As they leaned back, probably to stretch, I ran my nails down their chest in a V shape, from shoulder to between their nipples. They arched back, mewling with happiness. I repeated the action a few times, grazing over their nipples, leaving red lines in a V shape and thoroughly enjoying their reaction.

That was worship, it wasn’t an act of control or power. I wanted to give back something in return for what they’d given me. They let me scritch them for a while, eyes closed, mouth pulled into an easy smile but then something switched and they moved, to sit on the floor, legs beneath the chair and in moments they had their teeth buried in my thigh. I was consumed with intense, ecstatic pain. With a little moving I gave them access to my cunt. Their fingers inside me made me gasp as the roughly pumped inside as they continued to bite my thigh.

They moved to eat me out. I hooked my legs around their shoulders and I ran my fingers into their hair and held them to me. I bucked up towards their face and I let the pleasure roll through me in waves.

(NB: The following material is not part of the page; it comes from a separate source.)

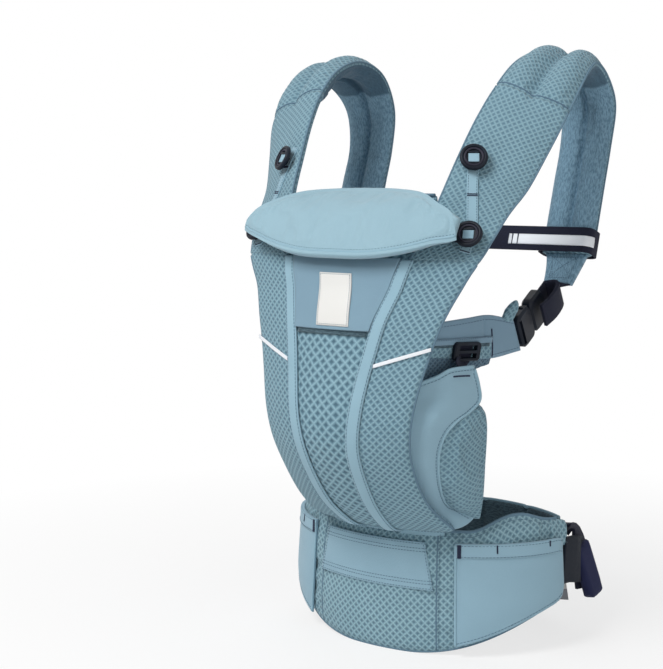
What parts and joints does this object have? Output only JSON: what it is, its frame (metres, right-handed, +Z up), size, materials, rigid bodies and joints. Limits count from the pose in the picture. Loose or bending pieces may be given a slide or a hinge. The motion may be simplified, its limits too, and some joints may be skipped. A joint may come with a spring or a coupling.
{
  "type": "soft baby carrier",
  "caption": "Padded fabric front carrier for a baby in its worn shape, with a waist belt, a curved body panel, arched shoulder straps and side-release buckles.",
  "frame": {"origin": "centre of the waist belt's ring at the height of the belt's lowest edge", "axes": "+Z up along the wearer's torso, -Y forward out of the body panel, +X to the right of a viewer who faces the panel"},
  "size_m": [0.3296, 0.3176, 0.5681],
  "materials": {
    "mesh_fabric": "knitted mesh",
    "smooth_fabric": "smooth weave",
    "shaded_fabric": "smooth weave",
    "black_webbing": "woven webbing",
    "black_plastic": "moulded",
    "reflective_tape": "reflective",
    "white_label": "blank woven label"
  },
  "bodies": {
    "carrier": {"waist_belt": "mesh_fabric", "belt_sleeve": "smooth_fabric", "belt_pocket_right": "smooth_fabric", "belt_pocket_left": "smooth_fabric", "lumbar_pad": "mesh_fabric", "panel_center": "mesh_fabric", "panel_side_right": "mesh_fabric", "panel_side_left": "mesh_fabric", "binding_tape_right": "smooth_fabric", "binding_tape_left": "smooth_fabric", "bib_panel": "smooth_fabric", "label_tab": "white_label", "reflective_stripe_right": "reflective_tape", "reflective_stripe_left": "reflective_tape", "strap_front_right": "mesh_fabric", "strap_front_left": "mesh_fabric", "strap_pad_right": "mesh_fabric", "strap_pad_left": "mesh_fabric", "strap_end_tab_right": "shaded_fabric", "strap_end_tab_left": "shaded_fabric", "ring_button_upper_right": "black_plastic", "ring_button_upper_left": "black_plastic", "ring_button_lower_right": "black_plastic", "ring_button_lower_left": "black_plastic", "button_tape_right": "smooth_fabric", "button_tape_left": "smooth_fabric", "elastic_loop_right": "black_webbing", "elastic_loop_left": "black_webbing", "side_wing_right": "smooth_fabric", "side_wing_left": "smooth_fabric", "thigh_cover_right": "smooth_fabric", "thigh_cover_left": "smooth_fabric", "thigh_bolster_right": "mesh_fabric", "thigh_bolster_left": "mesh_fabric", "side_buckle_female_right": "black_plastic", "side_buckle_female_left": "black_plastic", "strap_webbing_right": "black_webbing", "strap_webbing_left": "black_webbing", "waist_buckle_female": "black_plastic", "waist_webbing_right": "black_webbing", "waist_webbing_left": "black_webbing", "care_label": "white_label"},
    "side_buckle_right_male": {"side_buckle_male_right": "black_plastic"},
    "side_buckle_right_prong_upper": {"side_buckle_prong_upper_right": "black_plastic"},
    "side_buckle_right_prong_lower": {"side_buckle_prong_lower_right": "black_plastic"},
    "side_buckle_left_male": {"side_buckle_male_left": "black_plastic"},
    "side_buckle_left_prong_upper": {"side_buckle_prong_upper_left": "black_plastic"},
    "side_buckle_left_prong_lower": {"side_buckle_prong_lower_left": "black_plastic"},
    "waist_buckle_male": {"waist_buckle_male": "black_plastic"},
    "waist_buckle_prong_upper": {"waist_buckle_prong_upper": "black_plastic"},
    "waist_buckle_prong_lower": {"waist_buckle_prong_lower": "black_plastic"},
    "head_support": {"head_support": "smooth_fabric"},
    "cross_strap": {"cross_strap_left": "black_webbing", "cross_strap_right": "black_webbing", "cross_buckle_female": "black_plastic"},
    "cross_buckle_male": {"cross_buckle_male": "black_plastic"},
    "seat_slider_right": {"seat_slider_right": "black_plastic"},
    "seat_slider_left": {"seat_slider_left": "black_plastic"}
  },
  "joints": [
    {"name": "side_buckle_right_release", "type": "slide", "parent": "carrier", "child": "side_buckle_right_male", "axis": [0, 0.8748, 0.4845], "range_m": [0, 0.014]},
    {"name": "side_buckle_right_prong_press", "type": "hinge", "parent": "side_buckle_right_male", "child": "side_buckle_right_prong_upper", "pos_m": [0.119, -0.04835, 0.32706], "axis": [1, 0, 0], "range_deg": [0, 6], "stiffness_Nm_per_rad": 0.01},
    {"name": "side_buckle_right_prong_follow", "type": "hinge", "parent": "side_buckle_right_male", "child": "side_buckle_right_prong_lower", "pos_m": [0.119, -0.03624, 0.30519], "axis": [1, 0, 0], "range_deg": [-6, 0], "stiffness_Nm_per_rad": 0.01},
    {"name": "side_buckle_left_release", "type": "slide", "parent": "carrier", "child": "side_buckle_left_male", "axis": [0, 0.8748, 0.4845], "range_m": [0, 0.014]},
    {"name": "side_buckle_left_prong_press", "type": "hinge", "parent": "side_buckle_left_male", "child": "side_buckle_left_prong_upper", "pos_m": [-0.119, -0.04835, 0.32706], "axis": [1, 0, 0], "range_deg": [0, 6], "stiffness_Nm_per_rad": 0.01},
    {"name": "side_buckle_left_prong_follow", "type": "hinge", "parent": "side_buckle_left_male", "child": "side_buckle_left_prong_lower", "pos_m": [-0.119, -0.03624, 0.30519], "axis": [1, 0, 0], "range_deg": [-6, 0], "stiffness_Nm_per_rad": 0.01},
    {"name": "waist_buckle_release", "type": "slide", "parent": "carrier", "child": "waist_buckle_male", "axis": [-0.4036, 0.9149, 0], "range_m": [0, 0.014]},
    {"name": "waist_buckle_prong_press", "type": "hinge", "parent": "waist_buckle_male", "child": "waist_buckle_prong_upper", "pos_m": [0.12551, 0.01779, 0.1028], "axis": [0.9149, 0.4036, 0], "range_deg": [0, 6], "stiffness_Nm_per_rad": 0.01},
    {"name": "waist_buckle_prong_follow", "type": "hinge", "parent": "waist_buckle_male", "child": "waist_buckle_prong_lower", "pos_m": [0.12551, 0.01779, 0.0572], "axis": [0.9149, 0.4036, 0], "range_deg": [-6, 0], "stiffness_Nm_per_rad": 0.01},
    {"name": "head_support_fold", "type": "hinge", "parent": "carrier", "child": "head_support", "pos_m": [0, -0.125, 0.436], "axis": [-1, 0, 0], "range_deg": [0, 110]},
    {"name": "cross_strap_slide", "type": "slide", "parent": "carrier", "child": "cross_strap", "axis": [0, 0.3286, 0.9445], "range_m": [0, 0.04]},
    {"name": "cross_buckle_release", "type": "slide", "parent": "cross_strap", "child": "cross_buckle_male", "axis": [1, 0, 0], "range_m": [0, 0.011]},
    {"name": "seat_width_right", "type": "slide", "parent": "carrier", "child": "seat_slider_right", "axis": [0.3582, 0.9322, -0.0525], "range_m": [-0.012, 0.012]},
    {"name": "seat_width_left", "type": "slide", "parent": "carrier", "child": "seat_slider_left", "axis": [-0.3582, 0.9322, -0.0525], "range_m": [-0.012, 0.012]}
  ],
  "couplings": [
    {"joint": "side_buckle_right_prong_follow", "follows": "side_buckle_right_prong_press", "ratio": -1},
    {"joint": "side_buckle_left_prong_follow", "follows": "side_buckle_left_prong_press", "ratio": -1},
    {"joint": "waist_buckle_prong_follow", "follows": "waist_buckle_prong_press", "ratio": -1}
  ]
}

I surrendered myself to H, let them take all they wanted. Pain and pleasure intertwined as they bit my stomach and fingered my cunt. I have an uncomfortable relationship with my tummy but I didn’t think about it negatively once whilst I was with them. They showered it with kisses, bites and caresses, how could I feel badly about something they so clearly adored? H made it so easy to let loose. To not worry about how I looked or what I did, they let my inner animal free through the gift of cleansing pain and intense, liberating pleasure.

And within all this, I would look into their eyes and see my lust reflected there. I’d see their smile, so full of joy and sometimes sadistic intent and I knew that they we letting go too.

We were unleashing our beasts. Theirs a prowling feline, all elegance, power and brute strength. Mine the surrendering prey, giving themselves freely, completely, wantonly.

We went so perfectly well together. Two sides of the same coin. Predator, prey. Sadist, masochist, Dominant, submissive.

Freed to be our animalistic selves, together.